__TASK OBJECTIVE__: Reproduce all of the data exactly.

__STORED DATA__:
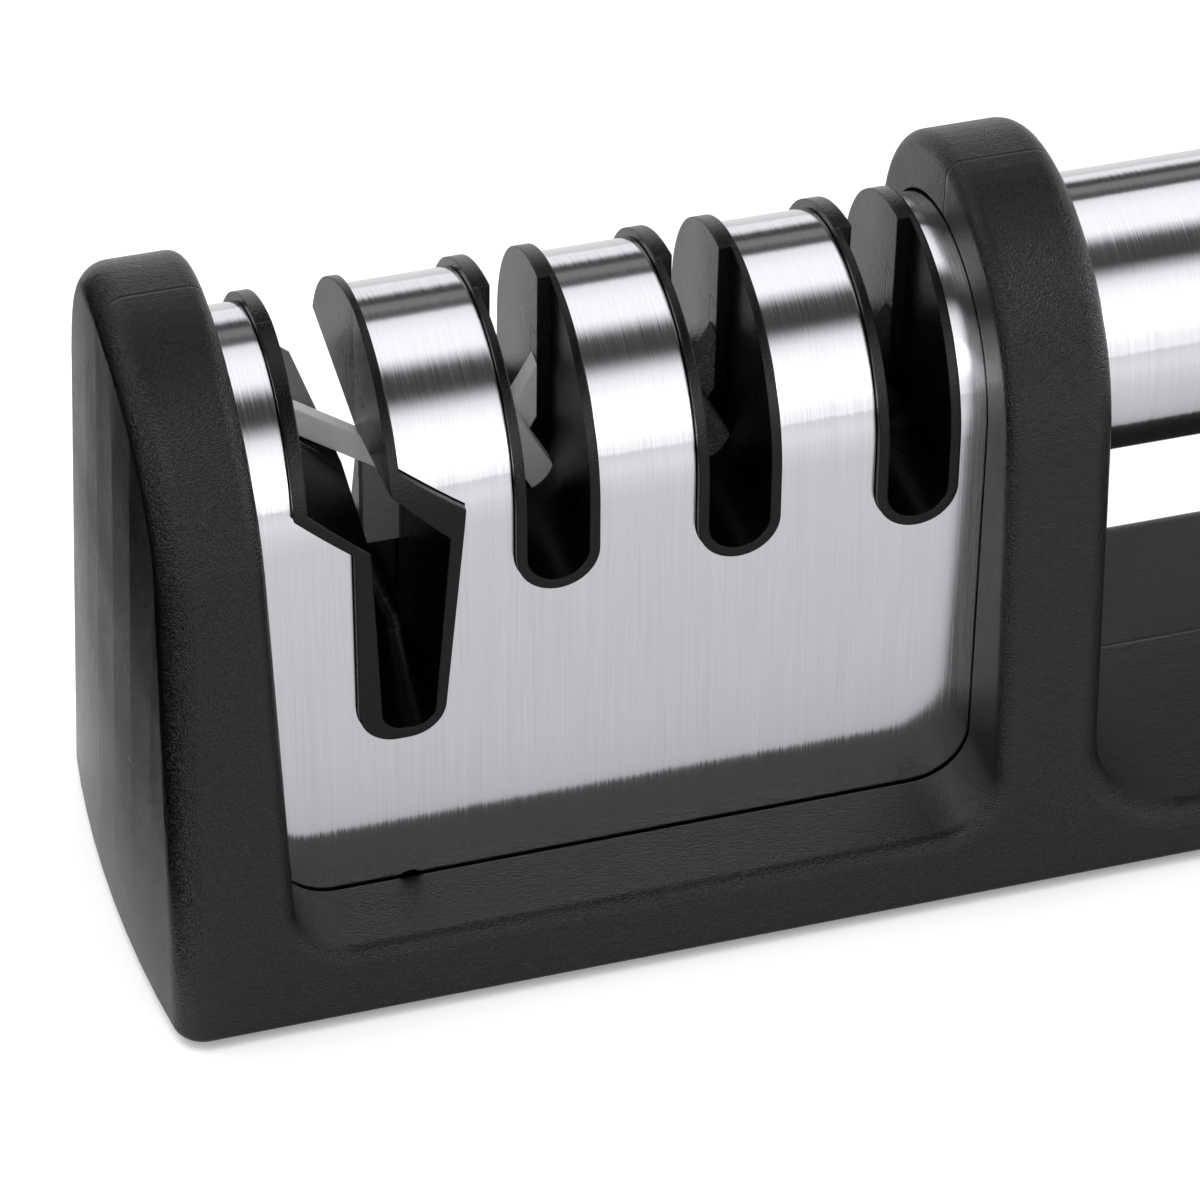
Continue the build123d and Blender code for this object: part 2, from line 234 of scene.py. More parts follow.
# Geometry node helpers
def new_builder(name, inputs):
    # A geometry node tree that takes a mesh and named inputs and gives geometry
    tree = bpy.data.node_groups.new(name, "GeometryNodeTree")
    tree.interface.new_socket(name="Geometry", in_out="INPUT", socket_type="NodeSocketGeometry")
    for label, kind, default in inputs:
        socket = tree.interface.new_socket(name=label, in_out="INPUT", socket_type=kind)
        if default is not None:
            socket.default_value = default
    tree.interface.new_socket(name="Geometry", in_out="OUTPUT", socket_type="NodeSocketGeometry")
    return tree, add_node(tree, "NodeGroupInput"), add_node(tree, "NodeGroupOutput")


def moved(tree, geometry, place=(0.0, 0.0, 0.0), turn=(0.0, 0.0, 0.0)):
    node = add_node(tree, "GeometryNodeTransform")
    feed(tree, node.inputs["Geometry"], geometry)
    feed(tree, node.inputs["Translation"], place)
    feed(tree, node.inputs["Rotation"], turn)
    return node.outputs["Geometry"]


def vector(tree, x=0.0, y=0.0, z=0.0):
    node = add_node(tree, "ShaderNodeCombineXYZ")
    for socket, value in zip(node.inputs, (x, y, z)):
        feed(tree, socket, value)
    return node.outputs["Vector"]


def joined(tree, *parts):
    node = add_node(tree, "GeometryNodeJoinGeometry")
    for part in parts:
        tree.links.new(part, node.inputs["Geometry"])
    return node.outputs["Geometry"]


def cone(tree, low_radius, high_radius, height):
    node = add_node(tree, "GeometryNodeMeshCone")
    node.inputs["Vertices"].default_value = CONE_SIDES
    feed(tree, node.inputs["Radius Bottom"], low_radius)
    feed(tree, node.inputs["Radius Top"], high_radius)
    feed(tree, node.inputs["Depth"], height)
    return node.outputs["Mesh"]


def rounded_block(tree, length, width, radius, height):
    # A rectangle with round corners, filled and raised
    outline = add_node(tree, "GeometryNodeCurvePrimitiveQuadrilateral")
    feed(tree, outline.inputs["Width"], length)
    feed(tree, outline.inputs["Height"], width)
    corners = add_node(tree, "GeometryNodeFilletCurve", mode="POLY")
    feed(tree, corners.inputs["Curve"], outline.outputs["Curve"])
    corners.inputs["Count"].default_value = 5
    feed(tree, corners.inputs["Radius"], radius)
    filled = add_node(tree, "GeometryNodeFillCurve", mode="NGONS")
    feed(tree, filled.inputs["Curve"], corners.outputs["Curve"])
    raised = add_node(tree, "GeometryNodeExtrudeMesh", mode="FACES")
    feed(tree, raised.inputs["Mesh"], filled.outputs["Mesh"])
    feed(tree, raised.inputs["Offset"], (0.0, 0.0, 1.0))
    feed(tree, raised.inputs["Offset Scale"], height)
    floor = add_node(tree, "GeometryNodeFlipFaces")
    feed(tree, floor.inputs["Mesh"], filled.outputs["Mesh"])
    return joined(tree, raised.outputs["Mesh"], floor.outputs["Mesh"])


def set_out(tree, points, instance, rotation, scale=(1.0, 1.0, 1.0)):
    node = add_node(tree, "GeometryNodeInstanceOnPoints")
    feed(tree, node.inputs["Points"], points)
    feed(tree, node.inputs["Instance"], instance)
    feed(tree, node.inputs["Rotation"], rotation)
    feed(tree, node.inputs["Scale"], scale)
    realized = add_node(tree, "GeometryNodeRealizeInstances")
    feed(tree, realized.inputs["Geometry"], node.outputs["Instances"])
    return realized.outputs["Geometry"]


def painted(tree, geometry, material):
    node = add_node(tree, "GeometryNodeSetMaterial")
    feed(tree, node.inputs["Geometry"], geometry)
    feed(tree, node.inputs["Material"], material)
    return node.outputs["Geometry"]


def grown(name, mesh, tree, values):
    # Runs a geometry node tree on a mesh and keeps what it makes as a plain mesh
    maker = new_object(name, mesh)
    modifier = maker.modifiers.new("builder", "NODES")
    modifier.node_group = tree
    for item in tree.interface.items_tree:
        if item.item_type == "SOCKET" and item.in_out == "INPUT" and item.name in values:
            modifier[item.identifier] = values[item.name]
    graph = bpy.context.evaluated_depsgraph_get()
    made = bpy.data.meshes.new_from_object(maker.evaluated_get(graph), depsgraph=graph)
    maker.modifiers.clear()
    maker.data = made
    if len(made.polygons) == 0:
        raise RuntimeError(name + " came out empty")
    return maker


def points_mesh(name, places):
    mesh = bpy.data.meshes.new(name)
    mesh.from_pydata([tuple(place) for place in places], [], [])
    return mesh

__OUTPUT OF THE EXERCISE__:
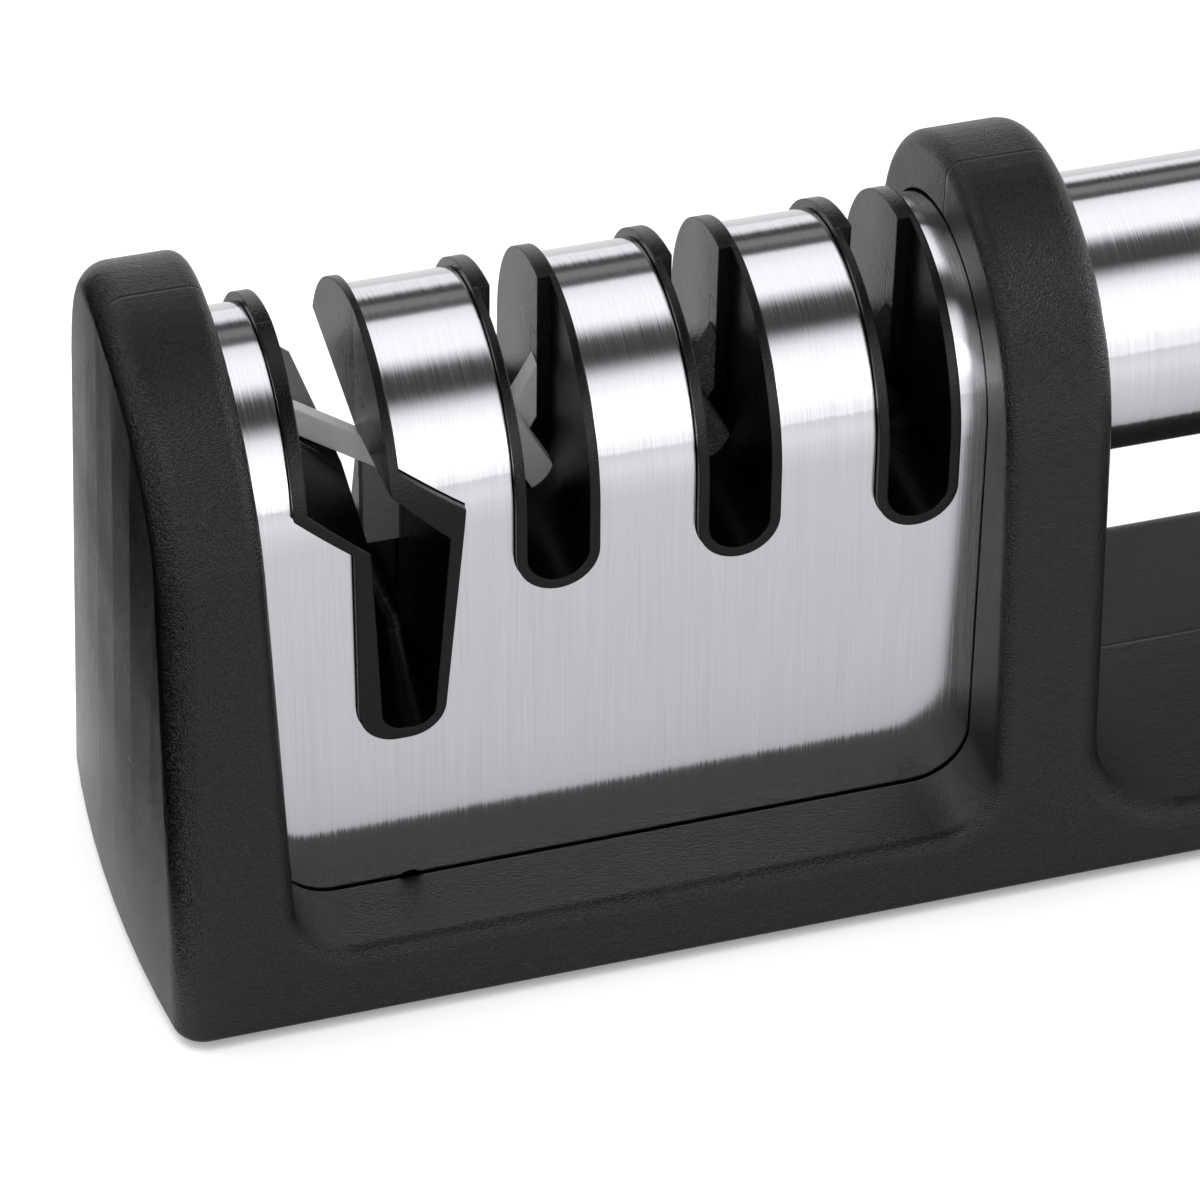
Continue the build123d and Blender code for this object: part 2, from line 234 of scene.py. More parts follow.
# Geometry node helpers
def new_builder(name, inputs):
    # A geometry node tree that takes a mesh and named inputs and gives geometry
    tree = bpy.data.node_groups.new(name, "GeometryNodeTree")
    tree.interface.new_socket(name="Geometry", in_out="INPUT", socket_type="NodeSocketGeometry")
    for label, kind, default in inputs:
        socket = tree.interface.new_socket(name=label, in_out="INPUT", socket_type=kind)
        if default is not None:
            socket.default_value = default
    tree.interface.new_socket(name="Geometry", in_out="OUTPUT", socket_type="NodeSocketGeometry")
    return tree, add_node(tree, "NodeGroupInput"), add_node(tree, "NodeGroupOutput")


def moved(tree, geometry, place=(0.0, 0.0, 0.0), turn=(0.0, 0.0, 0.0)):
    node = add_node(tree, "GeometryNodeTransform")
    feed(tree, node.inputs["Geometry"], geometry)
    feed(tree, node.inputs["Translation"], place)
    feed(tree, node.inputs["Rotation"], turn)
    return node.outputs["Geometry"]


def vector(tree, x=0.0, y=0.0, z=0.0):
    node = add_node(tree, "ShaderNodeCombineXYZ")
    for socket, value in zip(node.inputs, (x, y, z)):
        feed(tree, socket, value)
    return node.outputs["Vector"]


def joined(tree, *parts):
    node = add_node(tree, "GeometryNodeJoinGeometry")
    for part in parts:
        tree.links.new(part, node.inputs["Geometry"])
    return node.outputs["Geometry"]


def cone(tree, low_radius, high_radius, height):
    node = add_node(tree, "GeometryNodeMeshCone")
    node.inputs["Vertices"].default_value = CONE_SIDES
    feed(tree, node.inputs["Radius Bottom"], low_radius)
    feed(tree, node.inputs["Radius Top"], high_radius)
    feed(tree, node.inputs["Depth"], height)
    return node.outputs["Mesh"]


def rounded_block(tree, length, width, radius, height):
    # A rectangle with round corners, filled and raised
    outline = add_node(tree, "GeometryNodeCurvePrimitiveQuadrilateral")
    feed(tree, outline.inputs["Width"], length)
    feed(tree, outline.inputs["Height"], width)
    corners = add_node(tree, "GeometryNodeFilletCurve", mode="POLY")
    feed(tree, corners.inputs["Curve"], outline.outputs["Curve"])
    corners.inputs["Count"].default_value = 5
    feed(tree, corners.inputs["Radius"], radius)
    filled = add_node(tree, "GeometryNodeFillCurve", mode="NGONS")
    feed(tree, filled.inputs["Curve"], corners.outputs["Curve"])
    raised = add_node(tree, "GeometryNodeExtrudeMesh", mode="FACES")
    feed(tree, raised.inputs["Mesh"], filled.outputs["Mesh"])
    feed(tree, raised.inputs["Offset"], (0.0, 0.0, 1.0))
    feed(tree, raised.inputs["Offset Scale"], height)
    floor = add_node(tree, "GeometryNodeFlipFaces")
    feed(tree, floor.inputs["Mesh"], filled.outputs["Mesh"])
    return joined(tree, raised.outputs["Mesh"], floor.outputs["Mesh"])


def set_out(tree, points, instance, rotation, scale=(1.0, 1.0, 1.0)):
    node = add_node(tree, "GeometryNodeInstanceOnPoints")
    feed(tree, node.inputs["Points"], points)
    feed(tree, node.inputs["Instance"], instance)
    feed(tree, node.inputs["Rotation"], rotation)
    feed(tree, node.inputs["Scale"], scale)
    realized = add_node(tree, "GeometryNodeRealizeInstances")
    feed(tree, realized.inputs["Geometry"], node.outputs["Instances"])
    return realized.outputs["Geometry"]


def painted(tree, geometry, material):
    node = add_node(tree, "GeometryNodeSetMaterial")
    feed(tree, node.inputs["Geometry"], geometry)
    feed(tree, node.inputs["Material"], material)
    return node.outputs["Geometry"]


def grown(name, mesh, tree, values):
    # Runs a geometry node tree on a mesh and keeps what it makes as a plain mesh
    maker = new_object(name, mesh)
    modifier = maker.modifiers.new("builder", "NODES")
    modifier.node_group = tree
    for item in tree.interface.items_tree:
        if item.item_type == "SOCKET" and item.in_out == "INPUT" and item.name in values:
            modifier[item.identifier] = values[item.name]
    graph = bpy.context.evaluated_depsgraph_get()
    made = bpy.data.meshes.new_from_object(maker.evaluated_get(graph), depsgraph=graph)
    maker.modifiers.clear()
    maker.data = made
    if len(made.polygons) == 0:
        raise RuntimeError(name + " came out empty")
    return maker


def points_mesh(name, places):
    mesh = bpy.data.meshes.new(name)
    mesh.from_pydata([tuple(place) for place in places], [], [])
    return mesh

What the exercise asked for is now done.